Lot 47
  • 47

John Dillwyn Llewelyn

20,000 - 30,000 USD
53,125 USD
bidding is closed


  • John Dillwyn Llewelyn
  • Album of albumen prints
an album comprising 51 leaves with mounted photographs, including many views of the Llewelyn Family Estate, Penllergare, and Environs, studies of the Llewelyn Family including several Composite Groups, one with a decorative pen and wash border, numerous Botanical Studies, and many charming Rustic and Scenic Views, albumen prints, most identified in ink on the mount; the title calligraphically inscribed ‘Photographs by J. D. L’ in black and red ink beneath a mounted photographic stag head, and ‘Sir John Dilwyn [sic] Llewelyn, brother to Mrs. Crichton’ in a later hand in ink, 1850s. Small folio, 1/2 red leather, marbled paper boards  


Sotheby’s Belgravia, 1 July 1977, Lot 188

Catalogue Note

This album comes originally from the collection of the photographer’s granddaughter, the ‘Mrs. Crichton’ referenced on the title page (née Emma Charlotte Llewelyn).  It was among a rich selection of albums of Llewelyn’s photographs offered at Sotheby’s Belgravia in 1977.  John Dillwyn Llewelyn married a cousin of William Henry Fox Talbot, and thus became a member of Talbot’s circle.  He had already experimented with the daguerreotype in the 1840s, and moved on to paper photography, with impressive results, in the 1850s.  The images in this album show, among an array of subjects, many facets of the idyllic Llewelyn family estate in Wales, Penllergare, and its much-celebrated grounds.  Llewelyn was the son of a botanist, and his love of plants, landscaping, and, by extension, the natural world is manifest in this charming album.  Views of nature and plants are complemented by studies of the Llewelyn family and neighbors, including images entitled ‘Gipsies,’ ‘Our School Children,’ and ‘Willy Fishing.’  Also included are Llewelyn’s photographs of neighboring houses, Sketty Hall and Lanelay, and images of local color, including the fully-manned ‘Tenby Lifeboat.’ 

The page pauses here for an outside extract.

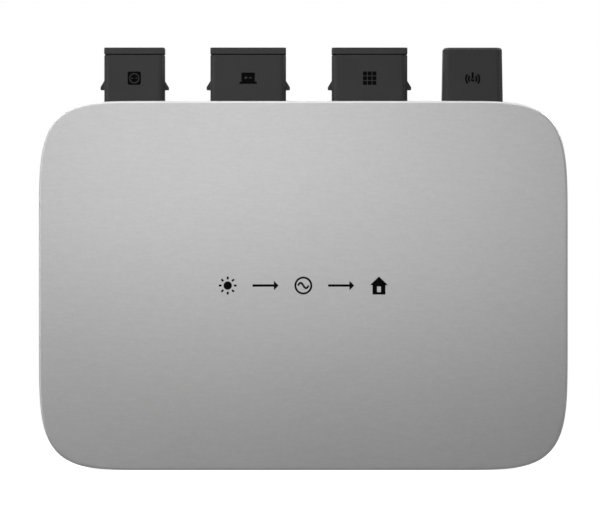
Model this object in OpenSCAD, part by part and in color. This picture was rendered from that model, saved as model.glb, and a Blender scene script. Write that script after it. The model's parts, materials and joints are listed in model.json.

In addition to his keen aesthetic ability with the camera, Llewelyn was a technical innovator, as well.  An early adopter of the wet-plate process, he overcame the need to sensitize plates on-site through the use of Oxymel, a mixture of honey and vinegar, which kept the plates moist and camera-ready for the duration of a photographic outing.  The 60-odd photographs in this album give ample proof of Llewelyn’s status as one of the most accomplished and broadly-talented photographers of his day.